Quel 4 maggio 1949 che cambiò la storia del calcio italiano. Il grande Torino smette di volare.

Erano le ore diciassette di una piovosa e cupa giornata e la città di Torino, come del resto l’intero nord Italia, era avvolta da una perturbazione straordinaria. Quel 4 maggio del 1949 un muratore che abitava a poche centinaia di metri dal promontorio di Superga sentì un rombo diventare sempre più fragoroso fino a tramutarsi in un tonfo sordo, da impatto. Uscì in strada, nonostante la fitta nebbia. Seguirono il suo esempio altri concittadini, correndo verso la basilica che domina da quella cima. Scorsero i resti di un aereo, ancora avvolto in un fitto fumo nero. Trovarono un cappellano, che era all’interno della basilica e che si aggirava tra i resti di quell’aereo, don Tancredi Ricca.
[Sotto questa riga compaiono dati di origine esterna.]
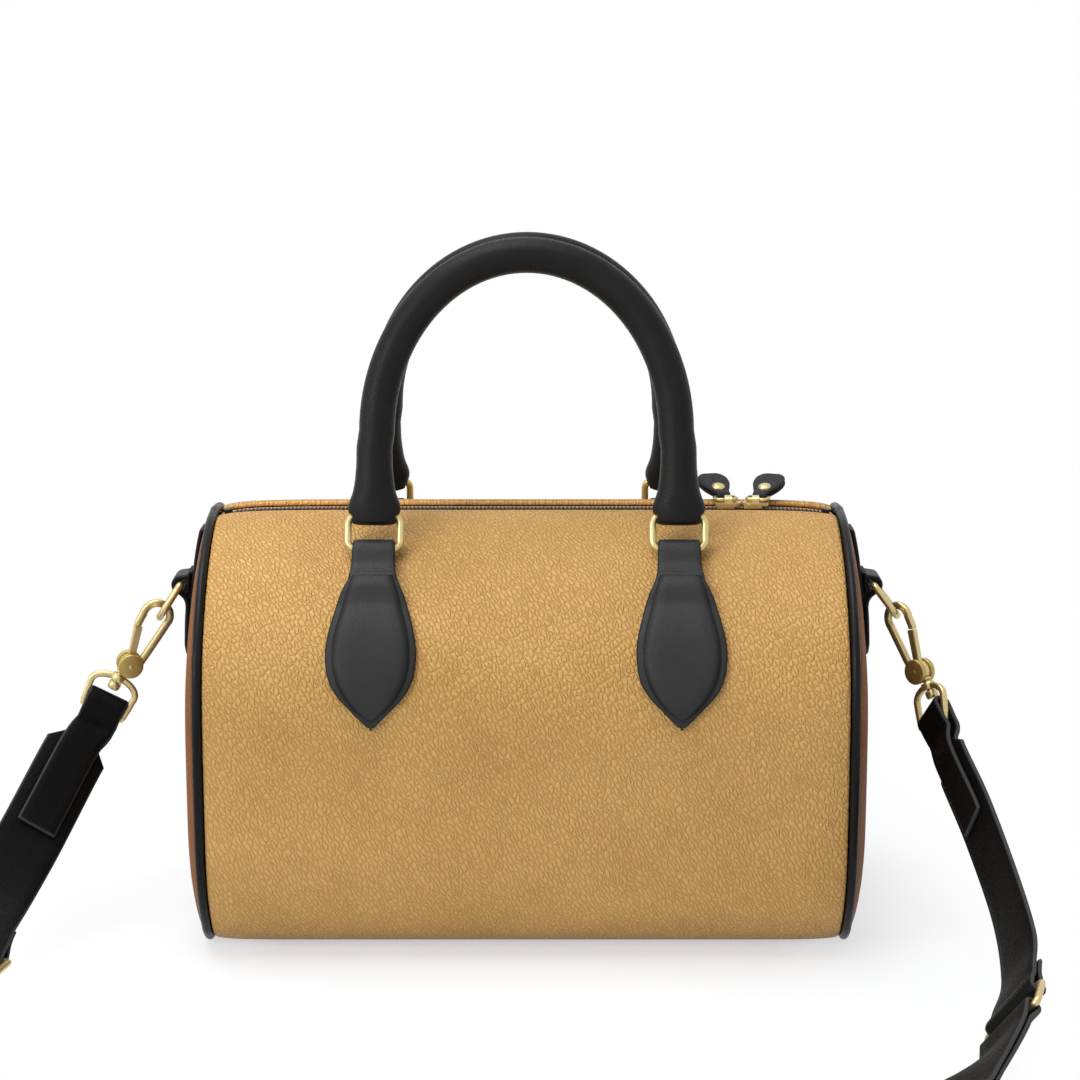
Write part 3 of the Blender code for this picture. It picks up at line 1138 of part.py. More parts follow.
def build_long_strap(route):
    """The long strap with its adjuster and keeper, from the left ring to the right one and back."""
    length = route.length
    slide = length - ADJUSTER_PLACE
    layer = STRAP_PITCH
    bar_half = ADJUSTER_THICKNESS / 2
    seat = bar_half + GAP + STRAP_LEATHER / 2
    plane = seat
    wrap = math.hypot(ADJUSTER_CENTRE_BAR / 2, bar_half) + GAP + STRAP_LEATHER / 2
    crest = plane + wrap + layer
    half = ADJUSTER_LENGTH / 2

    def main_off(along):
        return blend(along, (
            (0.0, RING_FOLD), (STRAP_BLEND_LENGTH, 0.0), (length - STRAP_BLEND_LENGTH, 0.0),
            (length, RING_FOLD)))

    def steps(start, end):
        count = max(int(abs(end - start) / LONG_STRAP_STEP), 1)
        return [start + (end - start) * i / count for i in range(count + 1)]

    path = [(along, -layer) for along in (STRAP_RETURN_LENGTH, STRAP_BLEND_LENGTH)]
    path += [(STRAP_BLEND_LENGTH / 2, -(layer + RING_FOLD) / 2)]
    path += half_turn(0.0, 0.0, RING_FOLD, 270, 90, 6)
    path += [(STRAP_BLEND_LENGTH / 2, main_off(STRAP_BLEND_LENGTH / 2))]
    path += [(along, 0.0) for along in steps(STRAP_BLEND_LENGTH, slide - half)]
    path += [(slide - half * share, crest * lift) for share, lift in HUMP_SHARES[1:]]
    path += [(slide + half * share, crest * lift) for share, lift in reversed(HUMP_SHARES[:-1])]
    path += [(along, 0.0) for along in steps(slide + half, length - STRAP_BLEND_LENGTH)[1:]]
    path += [(length - STRAP_BLEND_LENGTH / 2, main_off(length - STRAP_BLEND_LENGTH / 2))]
    path += half_turn(length, 0.0, RING_FOLD, 90, -90, 6)
    path += [(length - STRAP_BLEND_LENGTH / 2, -(layer + RING_FOLD) / 2)]
    back = steps(length - STRAP_BLEND_LENGTH, slide + half)
    path += [(along, -layer) for along in back]
    path += [(slide + half * RETURN_SHARES[0], -layer), (slide + half * RETURN_SHARES[1], -layer / 2)]
    path += half_turn(slide, plane, wrap, 290, 95, 8)
    stations = [(along, off, STRAP_WIDTH) for along, off in path]
    leather_strip("long_strap", route.place, stations, STRAP_LEATHER, BLACK)

    frame_width = STRAP_WIDTH + 2 * GAP + 2 * ADJUSTER_SIDE
    outline = rounded_box(ADJUSTER_LENGTH, frame_width, ADJUSTER_BAR)
    point, tangent, width, normal = route.frame(slide)

    def place(u, v, w):
        return point + tangent * u + width * v + normal * (plane + w)

    frame = prism("strap_adjuster", outline, place, -bar_half, bar_half, GOLD)
    window_v = STRAP_WIDTH / 2 + GAP
    for label, side in (("near", -1), ("far", 1)):
        window = ((side * ADJUSTER_CENTRE_BAR / 2, -window_v), (side * (half - ADJUSTER_BAR), -window_v),
                  (side * (half - ADJUSTER_BAR), window_v), (side * ADJUSTER_CENTRE_BAR / 2, window_v))
        cut(frame, prism("adjuster_window_" + label, window, place, -ADJUSTER_THICKNESS, ADJUSTER_THICKNESS,
                         GOLD))

    keeper_along = length - KEEPER_PLACE
    point, tangent, width, normal = route.frame(keeper_along)
    inner_v = STRAP_WIDTH / 2 + GAP
    inner_w = STRAP_PITCH / 2 + STRAP_LEATHER / 2 + GAP
    wall = KEEPER_LEATHER
    centre = point - normal * STRAP_PITCH / 2
    rings = []
    for side in (-1, 1):
        for grow in ((0.0, wall) if side < 0 else (wall, 0.0)):
            v = inner_v + grow
            w = inner_w + grow
            rings.append([centre + tangent * side * KEEPER_LENGTH / 2 + width * a + normal * b
                          for a, b in ((-v, -w), (v, -w), (v, w), (-v, w))])
    loft("strap_keeper", rings, BLACK, cyclic=True)


build_wrap()
build_lining()
for end_label, end_side in (("left", -1), ("right", 1)):
    build_end_panel("end_panel_" + end_label, end_side)
    build_piping("piping_" + end_label, end_side)
    build_end_tab(end_label, end_side)
build_zip()
SLIDER_RIGHT_X = SLIDER_LEFT_X + SLIDER_PITCH
build_slider("zip_slider_left", SLIDER_LEFT_X, 1)
build_slider("zip_slider_right", SLIDER_RIGHT_X, -1)
build_pull("left", SLIDER_LEFT_X, PULL_SPLAY_LEFT)
build_pull("right", SLIDER_RIGHT_X, PULL_SPLAY_RIGHT)
for face_label, face_side in (("front", -1), ("back", 1)):
    for ring_label, ring_x in (("left", -RING_X), ("right", RING_X)):
        build_handle_tab(face_label, ring_label, face_side, ring_x)
    build_handle(face_label, face_side)

left_route = short_route(
    build_clip("left", -1, D_RING_LEAN_LEFT, CLIP_LEAN_LEFT, CLIP_TILT_LEFT, HOOK_TURN_LEFT,
               EYE_TURN_LEFT, EYE_LEAN_LEFT, HOOK_HANG_LEFT, HOOK_SLIDE_LEFT, HOOK_SWAY_LEFT,
               STRAP_RISE_LEFT, STRAP_SKEW_LEFT), LEFT_ROUTE, LEFT_ROUTE_WIDTHS)
right_route = short_route(
    build_clip("right", 1, D_RING_LEAN_RIGHT, CLIP_LEAN_RIGHT, CLIP_TILT_RIGHT, HOOK_TURN_RIGHT,
               EYE_TURN_RIGHT, EYE_LEAN_RIGHT, HOOK_HANG_RIGHT, HOOK_SLIDE_RIGHT, HOOK_SWAY_RIGHT,
               STRAP_RISE_RIGHT, STRAP_SKEW_RIGHT), RIGHT_ROUTE, RIGHT_ROUTE_WIDTHS)
build_short_strap("left", left_route, STRAP_HOLD_LEFT, STRAP_FOLD_LENGTH_LEFT)
build_short_strap("right", right_route, STRAP_HOLD_RIGHT, STRAP_FOLD_LENGTH_RIGHT)
left_bar, left_away, left_across = build_strap_ring("left", left_route)
right_bar, right_away, right_across = build_strap_ring("right", right_route)
long_points = (left_bar, left_bar + left_away * RING_LEAD) + LONG_ROUTE
long_points += (right_bar + right_away * RING_LEAD, right_bar)
long_widths = (left_across, left_across) + LONG_ROUTE_WIDTHS + (right_across, right_across)
build_long_strap(Route(long_points, long_widths))
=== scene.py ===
"""Looks of the mini duffel bag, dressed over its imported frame."""

import math

import bmesh
import bpy
import numpy as np
from mathutils import Matrix, Vector


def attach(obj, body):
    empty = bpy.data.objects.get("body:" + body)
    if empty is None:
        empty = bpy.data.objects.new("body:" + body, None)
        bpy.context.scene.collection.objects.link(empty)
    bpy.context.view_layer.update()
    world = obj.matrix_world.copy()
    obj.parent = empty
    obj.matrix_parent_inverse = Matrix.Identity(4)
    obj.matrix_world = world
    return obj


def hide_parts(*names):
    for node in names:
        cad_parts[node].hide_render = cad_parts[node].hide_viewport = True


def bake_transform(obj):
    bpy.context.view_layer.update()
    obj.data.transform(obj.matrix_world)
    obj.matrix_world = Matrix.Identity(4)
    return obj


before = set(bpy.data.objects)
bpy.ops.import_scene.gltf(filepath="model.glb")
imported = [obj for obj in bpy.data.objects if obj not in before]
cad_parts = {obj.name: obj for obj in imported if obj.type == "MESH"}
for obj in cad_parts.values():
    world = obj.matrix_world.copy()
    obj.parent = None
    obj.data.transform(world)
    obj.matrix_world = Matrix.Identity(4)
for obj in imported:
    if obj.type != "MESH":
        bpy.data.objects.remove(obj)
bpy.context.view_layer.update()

# Body wrap
# One hide of tan pebbled leather, bent round from the zip's front edge under the base to its back
# edge. Its long edges are turned under beside the zip, and its ends are sewn to the piping.
GAP = 0.0003
LOOP_X = 0.1034
LOOP_HEIGHT = 0.1345
LOOP_HALF_DEPTH = 0.066
LOOP_SHARES = (
    (0.0, 1.0), (0.303, 0.979), (0.644, 0.894), (0.895, 0.765), (0.992, 0.633), (1.0, 0.446),
    (0.974, 0.246), (0.902, 0.138), (0.771, 0.056), (0.689, 0.025), (0.606, 0.005), (0.515, 0.0),
)
SWELL = 0.0015
SWELL_POWER = 22
CROWN = 0.0013
CROWN_REACH = 0.045
CROWN_POWER = 8
HIDE = 0.0020
PIPING_RADIUS = 0.0015
MOUTH_HALF_WIDTH = 0.0087
SEAM_INSET = 0.0016
SEAM_DEPTH = 0.00025
SEAM_STEP = 0.0002
LIP_TURN = (-1.0, -0.92, -0.7, -0.38)
WRAP_END_SHARES = (1.0, 0.997, 0.991, 0.982, 0.97, 0.955, 0.935, 0.91, 0.88)
WRAP_END_FULLNESS = (0.45, 0.8, 1.0)
PANEL_MIDDLE = 0.070
GRAIN_STRETCH = (1.0, 2.1, 1.9)
GRAIN_DRIFTS = ((60.0, 2.0, 0.0028), (900.0, 1.0, 0.0008))
DOME_REACH = 0.30
VALLEY_REACH = 0.17
VALLEY_SHADE = 0.42


def even_steps(start, end, count):
    """Even steps from one value to another, both included."""
    return [start + (end - start) * i / count for i in range(count + 1)]


def smooth_through(points, per_span):
    """A Catmull-Rom curve through the points, as numpy rows."""
    points = np.array([tuple(point) for point in points], dtype=float)
    padded = np.vstack([2 * points[0] - points[1], points, 2 * points[-1] - points[-2]])
    rows = []
    for i in range(len(points) - 1):
        a, b, c, d = padded[i:i + 4]
        for t in even_steps(0.0, 1.0, per_span)[:-1]:
            rows.append(0.5 * (2 * b + (c - a) * t + (2 * a - 5 * b + 4 * c - d) * t ** 2
                               + (3 * b - a - 3 * c + d) * t ** 3))
    rows.append(points[-1])
    return np.array(rows)


def soft_step(share):
    """A share of 0 to 1 that starts and ends gently."""
    return share * share * (3 - 2 * share)


half_loop = smooth_through(
    [(y * LOOP_HALF_DEPTH, PIPING_RADIUS + z * LOOP_HEIGHT) for y, z in LOOP_SHARES], 12)
half_loop = np.vstack([half_loop, (0.0, PIPING_RADIUS)])
loop_lengths = np.concatenate([[0.0], np.cumsum(np.linalg.norm(np.diff(half_loop, axis=0), axis=1))])
flat_start = loop_lengths[-2]
loop_tangents = np.gradient(half_loop, loop_lengths, axis=0)
loop_tangents[-2:] = (-1.0, 0.0)
loop_tangents[0] = (1.0, 0.0)


def loop_point(along, outward=0.0):
    """A point (y, z) of the body's half section, a length down from the zip, moved outward."""
    y, z = (float(np.interp(along, loop_lengths, half_loop[:, i])) for i in (0, 1))
    run_y, run_z = (float(np.interp(along, loop_lengths, loop_tangents[:, i])) for i in (0, 1))
    size = math.hypot(run_y, run_z)
    return y - run_z / size * outward, z + run_y / size * outward


def swell_at(x, along):
    """How far the leather stands out of its seam line."""
    share = min(abs(x) / LOOP_X, 1.0)
    crown = CROWN * soft_step(max(1 - along / CROWN_REACH, 0.0))
    return SWELL * (1 - share ** SWELL_POWER) + crown * (1 - share ** CROWN_POWER)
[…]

Comprese, fin dal primo istante che posò lo sguardo, che per quelle persone non c’era più nulla da fare, che in quel Fiat G212 distrutto c’erano ormai solo persone prive di vita. Cosa aveva causato quella sciagura? Un guasto alle apparecchiature, si presuppone. Il comandante dell’aereo, alle 16,58, aveva comunicato che stavano per raggiungere la pista di atterraggio sorvolando la cima di Superga a una quota di duemila metri. In realtà, però, la quota era molto più bassa e la visibilità ridotta. L’impatto, quindi, fu inevitabile. I soccorsi giunsero sul posto e avviarono le operazioni di ricerca, almeno per identificarli, quando all’improvviso notarono due maglie granata con lo scudetto cucito sul petto. Ancora oggi, quell’urlo è indelebile nella memoria: “E’ il Torino! E’ l’aereo del Torino che tornava da Lisbona!”. Così terminò, nella maniera più tragica la storia di una squadra leggendaria, il Grande Torino.

Quella squadra fu capace di vincere ben cinque scudetti consecutivi a cui si va a aggiungere una coppa Italia, record solo recentemente superato dalla Juventus con i suoi sei scudetti consecutivi (e un settimo in arrivo). Una squadra che poteva contare su 10 undicesimi della formazione titolare della Nazionale Italiana, capace poche settimane prima dello schianto di battere il Portogallo per 4 a 1.

Il 3 Maggio del 1949 il Torino era in campo allo stadio di Lisbona, contro un’altra grandissima squadra, il Benfica, una partita amichevole. Per onorare uno straordinario giocatore, Ferreira, il capitano dei portoghesi. La partita in un clima di festa finì 4 a 3 per i Portoghesi. Non presero parte a quella spedizione, e quindi ebbero salva la vita Vittorio Pozzo, che preferì andare come inviato alla finale di Coppa di Inghilterra. Perché il suo nome non era molto gradito alla società Torino, e Nicolò Carosio, celebre voce sportiva, che aveva però la cresima del figlio quindi declinò l’invito. I giocatori che non parteciparono(quindi per questo si salvarono) furono invece: Sauro Tomà (bloccato a Torino da un infortunio) e un deluso Renato Gandolfi, il secondo portiere, a cui solo all’ultimo fu detto che in Portogallo non sarebbe andato.

Aldo Ballarin infatti convinse il presidente Novo a “premiare” per questo incontro amichevole suo fratello Dino Ballarin che in rosa era il terzo portiere. Perirono invece giocatori: Valerio Bacigalupo , Aldo Ballarin,Dino Ballarin, Émile Bongiorni , Eusebio Castigliano, Rubens Fadini, Guglielmo Gabetto, Ruggero Grava, Giuseppe Grezar, Ezio Loik,Virgilio Maroso, Danilo Martelli, Valentino Mazzola, Romeo Menti, Piero Operto, Franco Ossola, Mario Rigamonti,Julius Schubert. Dirigenti:Arnaldo Agnisetta,Ippolito Civalleri, Andrea Bonaiuti. Allenatori:Egri Erbstein, Leslie Lievesley, Osvaldo Giornalisti:Renato Casalbore , Renato Tosatti, Luigi Cavallero. Equipaggio:Pierluigi Meroni,Celeste D’Inca,Cesare Biancardi,Antonio Pangrazi. Il Grande Torino la squadra d’Italia.